The dwindling minutes, compounded by the team’s up-and-down performances, led to frustration. This month, Gortat, the only Polish player in the NBA, was quoted in a publication from his home country, Przeglad Sportowy (translated as Sports Review). In the online interview, Gortat revealed: “I no longer feel that joy and fire that I felt even just a few years ago.”

However, by Friday night, Gortat said that despair has subsided.

“A month ago, I was different. I was in a different place than where I am right now completely,” Gortat said. “A month ago I felt bad because, first of all, the team was losing, but who didn’t freakin’ feel bad? Bottom line. A month ago I felt bad. I feel much better now. The joy of the game was completely different when you play 15 minutes a game and you’re sitting on the bench constantly and you’re trying to help the team, then all of a sudden, a month later you are on the court and you are actually playing the games. So, it’s a completely different story. The joy of the game is different now.”

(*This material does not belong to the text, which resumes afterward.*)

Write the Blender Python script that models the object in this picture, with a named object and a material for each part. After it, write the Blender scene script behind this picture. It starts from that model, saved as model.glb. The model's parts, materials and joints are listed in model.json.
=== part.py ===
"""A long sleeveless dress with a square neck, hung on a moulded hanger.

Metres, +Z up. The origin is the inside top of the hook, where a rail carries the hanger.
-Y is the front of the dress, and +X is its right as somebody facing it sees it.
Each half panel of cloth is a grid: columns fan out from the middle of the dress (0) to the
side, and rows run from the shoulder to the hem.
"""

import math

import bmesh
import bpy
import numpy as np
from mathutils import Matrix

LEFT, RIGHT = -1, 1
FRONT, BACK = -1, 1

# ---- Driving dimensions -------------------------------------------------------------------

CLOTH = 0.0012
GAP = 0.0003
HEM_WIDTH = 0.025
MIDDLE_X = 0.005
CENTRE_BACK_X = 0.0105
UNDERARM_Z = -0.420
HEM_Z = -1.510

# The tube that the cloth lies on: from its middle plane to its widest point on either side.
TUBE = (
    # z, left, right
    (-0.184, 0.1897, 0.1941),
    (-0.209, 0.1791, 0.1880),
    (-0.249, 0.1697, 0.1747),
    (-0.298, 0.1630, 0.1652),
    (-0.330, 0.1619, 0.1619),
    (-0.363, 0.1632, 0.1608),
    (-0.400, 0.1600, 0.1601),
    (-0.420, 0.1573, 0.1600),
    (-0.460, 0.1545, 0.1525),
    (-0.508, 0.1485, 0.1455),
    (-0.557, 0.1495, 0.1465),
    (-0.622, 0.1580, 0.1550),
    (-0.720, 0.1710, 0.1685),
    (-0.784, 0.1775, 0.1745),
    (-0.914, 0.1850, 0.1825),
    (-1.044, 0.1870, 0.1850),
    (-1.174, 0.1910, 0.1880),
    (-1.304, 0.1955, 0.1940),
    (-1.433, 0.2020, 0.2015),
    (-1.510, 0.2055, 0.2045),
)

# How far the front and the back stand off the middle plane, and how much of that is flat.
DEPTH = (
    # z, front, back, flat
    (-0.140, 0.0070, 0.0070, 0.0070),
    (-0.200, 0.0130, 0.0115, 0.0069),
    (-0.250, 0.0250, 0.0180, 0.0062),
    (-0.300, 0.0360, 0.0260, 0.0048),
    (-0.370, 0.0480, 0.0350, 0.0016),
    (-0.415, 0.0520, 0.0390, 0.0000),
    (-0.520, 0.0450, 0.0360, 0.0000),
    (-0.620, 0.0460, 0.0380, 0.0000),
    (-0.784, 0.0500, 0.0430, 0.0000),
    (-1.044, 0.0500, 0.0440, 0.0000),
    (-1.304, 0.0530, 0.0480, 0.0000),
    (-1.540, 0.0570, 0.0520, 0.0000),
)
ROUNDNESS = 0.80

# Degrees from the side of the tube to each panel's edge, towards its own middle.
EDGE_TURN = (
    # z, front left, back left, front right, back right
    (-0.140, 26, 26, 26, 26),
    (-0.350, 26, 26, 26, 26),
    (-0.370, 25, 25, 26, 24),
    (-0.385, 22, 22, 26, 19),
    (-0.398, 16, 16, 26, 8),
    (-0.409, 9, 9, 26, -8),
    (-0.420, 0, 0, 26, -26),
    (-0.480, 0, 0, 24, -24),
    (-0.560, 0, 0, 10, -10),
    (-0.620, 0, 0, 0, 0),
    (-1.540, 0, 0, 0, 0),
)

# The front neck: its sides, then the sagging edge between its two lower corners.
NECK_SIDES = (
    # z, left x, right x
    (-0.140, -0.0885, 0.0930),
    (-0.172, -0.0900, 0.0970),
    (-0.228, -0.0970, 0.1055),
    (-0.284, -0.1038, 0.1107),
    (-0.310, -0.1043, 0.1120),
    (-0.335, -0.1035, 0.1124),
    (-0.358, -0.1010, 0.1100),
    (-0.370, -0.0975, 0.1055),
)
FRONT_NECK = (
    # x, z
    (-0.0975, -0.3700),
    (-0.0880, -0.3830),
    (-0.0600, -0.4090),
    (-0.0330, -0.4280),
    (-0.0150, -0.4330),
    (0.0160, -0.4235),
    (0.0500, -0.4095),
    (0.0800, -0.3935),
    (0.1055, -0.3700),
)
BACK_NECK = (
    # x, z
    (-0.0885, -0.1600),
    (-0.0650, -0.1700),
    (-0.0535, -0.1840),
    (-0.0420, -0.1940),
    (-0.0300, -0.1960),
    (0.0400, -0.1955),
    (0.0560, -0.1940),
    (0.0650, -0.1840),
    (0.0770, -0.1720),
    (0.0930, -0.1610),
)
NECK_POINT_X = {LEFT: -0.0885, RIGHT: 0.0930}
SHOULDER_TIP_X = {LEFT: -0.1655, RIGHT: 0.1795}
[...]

Longtime teammates recognize this as the Gortat experience, playing alongside a passionate person who speaks his mind — always. John Wall has teamed with Gortat since the center was traded to Washington from the Phoenix Suns right before the 2013-14 season. And so Wall tried to understand any frustrations Gortat may have felt, or may continue to feel, through the prism of his current role on the Wizards.

“It’s very tough. Being paid then seeing other guys getting paid,” Wall said of Gortat, while motioning toward backup Ian Mahinmi’s locker. “It’s kind of frustrating at the time. I mean, not calling anybody out, but you come and get paid more, it’s kind of frustrating. And then the way the league is evolving. He’s not an athletic big. He’s not really a rim runner, but he does a great job of setting screens and getting us open and catching the ball. So, it’s kind of tough because the league is evolving into another way and he’s getting older.”

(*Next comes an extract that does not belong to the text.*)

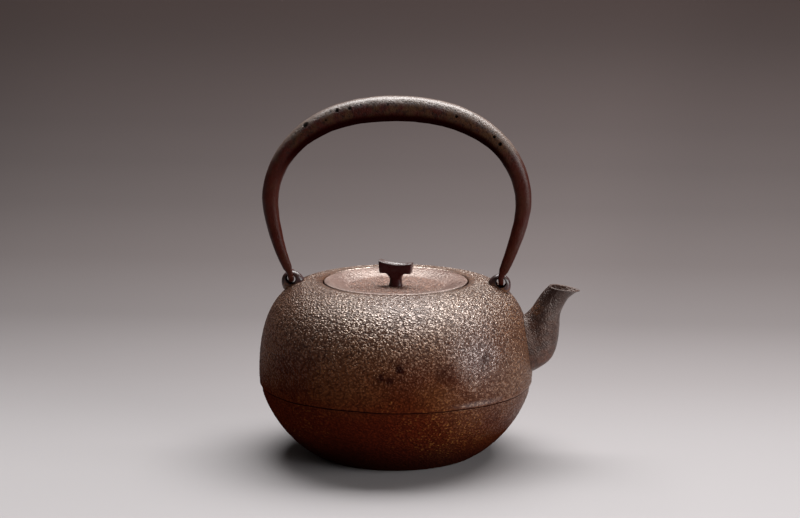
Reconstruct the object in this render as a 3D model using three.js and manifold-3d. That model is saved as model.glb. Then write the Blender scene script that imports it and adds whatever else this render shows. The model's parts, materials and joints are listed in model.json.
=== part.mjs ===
// A cast-iron kettle with a lift-off lid, a curved spout and a hollow forged handle that tilts on two lugs.
// Millimetres, +Z up. The origin is the centre of the flat base, and the spout points along +X.
import * as THREE from "three";
import { mergeVertices } from "three/addons/utils/BufferGeometryUtils.js";
import Module from "manifold-3d";

const wasm = await Module();
wasm.setup();

// Vessel
const bodyRadius = 88.7;
const equatorHeight = 54.4;
const mouthHeight = 112.4;
const baseRadius = 52;
const bellyFlare = { reach: 19.8, angle: 23.8, pull: 21.2 };
const shoulderFlare = { reach: 20.4, rise: 1.8, pull: 45.7 };
const wall = 3;
const floorThickness = 3.6;
const seamHeight = 46.7;
const seamStep = { depth: 0.4, fade: 10 };
const roundSteps = 48;
const outlineSteps = { belly: 10, aboveSeam: 2, shoulder: 15 };

// Mouth and lid
const lidRadius = 46.3;
const lidGap = 0.6;
const lidSink = 0.6;
const mouthRound = 1.5;
const lidPlate = 3;
const lidEdgeRound = 1;
const dishDepth = 3.2;
const dishRadius = 30;
const rimWidth = 7;
const ledgeDepth = 3.2;
const ledgeThickness = 3.2;
const mouthRadius = 41.5;
const collarGap = 0.7;
const collarWall = 2.4;
const collarDepth = 6;
const collarTaper = 0.3;

// Lid knob, its rivet and washer
const knobTurn = 8;
const knobBar = { halfLength: 11, halfDepth: 4, taper: 0.5, underside: 8.8, leftEnd: 17.2, rightEnd: 15.8, saddle: 14.8 };
const knobStem = { halfWidth: 4, halfDepth: 3.3, footWidth: 4.9, footDepth: 4, waist: 4.6, filletX: 3.6, filletY: 0.7 };
const rivet = { radius: 2.3, headRadius: 3.9, headHeight: 1.8 };
const rivetClearance = 0.3;
const washer = { radius: 6, thickness: 1.2 };

// Handle lugs
const lugDistance = 66.3;
const lugHalfWidth = 7.6;
const lugHeight = 9;
const lugHalfDepth = 5;
const lugFaceDepth = 3.2;
const lugHole = { radius: 2.8, outward: -0.2, land: 0.8 };

// Handle
const handleRise = 107;
const handleHalfSpan = 81.3;
const spanRise = 47.3;
const archPull = { top: 63.4, side: 22.2 };
const legPull = { top: 17, foot: 8.7, lean: 22.6 };
const handleWall = 1.6;
const endRise = 19.5;
const spigotLength = 8;
const hookRadius = 5.4;
const hookEndAngle = 202;
const hookSwing = { from: 3, to: 40 };
const joinGap = 0.3;
const handleSides = 14;
const handleSquareness = 0.86;
const handleSteps = { arch: 16, leg: 12, hook: 12 };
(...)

Gortat recognizes that the end is near for his role as a traditional 6-foot-11 big man. The timeline of his 11-year NBA career as a sturdy center has coincided with the great evolution in the modern game. Gortat came into the NBA as the understudy for Dwight Howard during an era when centers would battle in the low post. Now, big men follow the analytics in driving for dunks or shooting three-pointers.

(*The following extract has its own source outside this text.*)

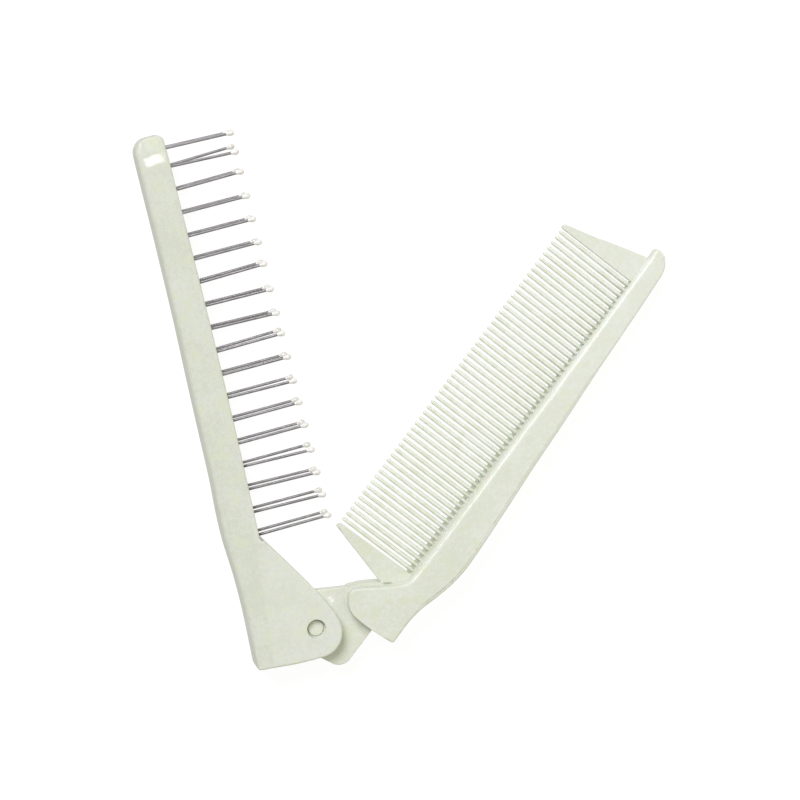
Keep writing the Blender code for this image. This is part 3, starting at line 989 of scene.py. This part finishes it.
@dataclass(frozen=True)
class BrushPins:
    """Two rows of wire pins with dipped tips, one in each side of the slot.

    place is the handle's frame. leans has a row for each pair of pins that isn't straight: its number and
    how far its upper and its lower pin lean, in degrees. The wire's rings are shares of its length.
    """

    place: HingeFrame
    rows: int = 18
    pitch: float = 7.0
    first_y: float = 31.9
    last_pitch: float = 5.5
    row_height: float = 3.6
    tip_x: float = 13.1
    depth: float = 3.4
    wire_radius: float = 0.43
    wire_rings: tuple = (0.3, 0.7, 1.0)
    wire_sides: int = 14
    tip_radius: float = 0.85
    tip_length: float = 2.5
    tip_widest: float = 0.6
    tip_wall: float = 0.06
    tip_sides: int = 20
    sharp: float = 50.0
    leans: tuple = ((2, -1.6, -0.6), (3, -1.8, -1.8), (4, -1.8, 0.0), (7, -1.0, 0.0), (9, 0.6, 1.4),
                    (10, -1.6, -1.6), (11, -0.8, -0.8), (12, 1.2, 1.2), (16, 1.0, 1.0), (17, -2.0, 2.0),
                    (18, -1.4, -1.4))

    def wire_profile(self, length: float) -> Rows:
        """Give the wire's profile.

        Args:
            length: the pin's length outside the handle.

        Returns:
            Pairs of radius and distance from the handle's edge.
        """
        end = length - self.tip_length / 2
        rings = [(self.wire_radius, at) for at in (-self.depth, *(end * share for share in self.wire_rings))]
        return [(0.0, -self.depth), *rings, (0.0, end)]

    def tip_profile(self, length: float) -> Rows:
        """Give the dipped tip's profile.

        From its mouth on the wire the radius swells along a smooth step to its widest, and then follows an
        ellipse to its end.

        Args:
            length: the pin's length outside the handle.

        Returns:
            Pairs of radius and distance from the handle's edge.
        """
        widest, rest = self.tip_widest, 1 - self.tip_widest
        share = np.concatenate([np.linspace(0.0, widest, 8),
                                widest + rest * np.sin(np.radians(np.arange(12, 91, 13)))])
        share[-1] = 1.0
        mouth = self.wire_radius + self.tip_wall
        swell = mouth + (self.tip_radius - mouth) * smooth_step(share, 0.0, widest)
        dome = self.tip_radius * np.sqrt(np.maximum(0.0, 1 - ((share - widest) / rest) ** 2))
        start = length - self.tip_length
        outside = zip(np.where(share <= widest, swell, dome), start + share * self.tip_length)
        return [(0.0, start + 0.1), (self.wire_radius * 0.9, start + 0.05), *outside]

    def build(self, edge: Rows, steel: Finish, cream: Finish) -> None:
        """Make every pin, as a wire and its tip.

        Args:
            edge: the handle's edge that the pins stand on, as rows of y and x.
            steel: the wires' finish.
            cream: the tips' finish.
        """
        leans = {(row, side): lean for row, *both in self.leans for side, lean in zip(Side, both)}
        for side in Side:
            for row in range(1, self.rows + 1):
                last = self.last_pitch - self.pitch if row == self.rows else 0.0
                y = self.first_y + (row - 1) * self.pitch + last
                x = float(smooth_reading(edge, np.array([y]))[0])
                lean = math.radians(leans.get((row, side), 0.0))
                base = np.array([x, y, side.value * self.row_height])
                turn = np.array([[0.0, 0.0, 1.0], [-math.sin(lean), math.cos(lean), 0.0],
                                 [math.cos(lean), math.sin(lean), 0.0]])
                length = (self.tip_x - x) / math.cos(lean)
                code = f"{side.name.lower()}_{row:02d}"
                wire = turned(self.wire_profile(length), self.wire_sides)
                tip = turned(self.tip_profile(length), self.tip_sides)
                for kind, grid, finish in (("wire", wire, steel), ("tip", tip, cream)):
                    made = Skin(self.place).add(grid @ turn + base, ring=True).build(f"{kind}_{code}")
                    shade(made, self.sharp)
                    dress(made, finish, Body.HANDLE, f"pin_{code}")


# The comb.

def constant(value: float) -> Callable[[Points], Points]:
    """Give a function of points that has one value everywhere."""
    return lambda points: np.full(len(points), value)


def stepped(place: Points, start: float, changes: Sequence[Place]) -> Points:
    """Start from a value and add amounts, each along a smooth step between its two places."""
    return start + sum(amount * smooth_step(place, low, high) for amount, low, high in changes)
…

Anyone in the league can gaze into a crystal ball and see how centers such as Gortat and Orlando’s Bismack Biyombo, who played his role around the rim for 21 points and 13 rebounds Friday, will have to adapt to survive.

“Well, I think they’ll still have roles. I don’t believe the center position has gone away. I believe it has dissolved on some level,” Magic Coach Frank Vogel said. “To be a successful seven-footer in this league, you have to be dominant with your shot-blocking at the rim while also having the ability to play on the perimeter, to switch out and have mobility out there. I think you’re going to see every seven-footer that comes out now — I don’t think you’re going to see guys raised as Shaquille O’Neal was. I think every kid right now that’s 10 years old is being told you have to shoot three-point shots, no matter what their size, and I think you’re going to see that.”

Gortat refuses to assimilate — although he recently ended a Wizards practice by nailing a game-winning three from the corner — and wants to go out on his own terms. Screening, pick-and-popping, rebounding and taking charges until the end, when he decides to stop playing.

“He’s always been a great teammate for us,” Wall said. “He has times when he’s very emotional and he expresses himself to the media, but everybody expresses themselves in different ways. Sometimes you got to talk to him like a baby. Sometimes you can yell at him. But it goes different ways. Sometimes you can yell at me or I ain’t dealing with the yelling today. And I think he’s just a very emotional guy that’s up and down, but he’s been a person you can count on every night that’s going to play just about every game.”

Wizards Coach Scott Brooks doesn’t think the curtain should close anytime soon.

“He’s improved his pick-and-roll defense,” Brooks said. “I didn’t think that he was going to be as good as he is now, [but] I don’t see him as a three-point shooter. You never know. It’s not like his career is over after this season. He’s not even 34 yet, so there’s still some basketball. I don’t think he should be thinking about retiring yet.”

But the thought is there, coming up every now and then as Gortat recognizes the reality of being closer to the end of his career than the beginning. Before pulling up his blue “13” wristbands on Friday, then collecting his double-double, Gortat spoke about his future and how there will be light after basketball.

“I know it’s a story for everybody that all of a sudden a guy who doesn’t miss games and I feel pretty young and I don’t look that old, all of a sudden he wants to finish his career,” Gortat said. “That’s how I am; that’s how I feel. I know I have at least four more years in my tank, I can go for four more years and sign another good contract. Money’s not the most important thing for me in life. I want to have a family. I’m thinking about family. I’m thinking about children, about different things in life.”

Zofia Smardz contributed to this report.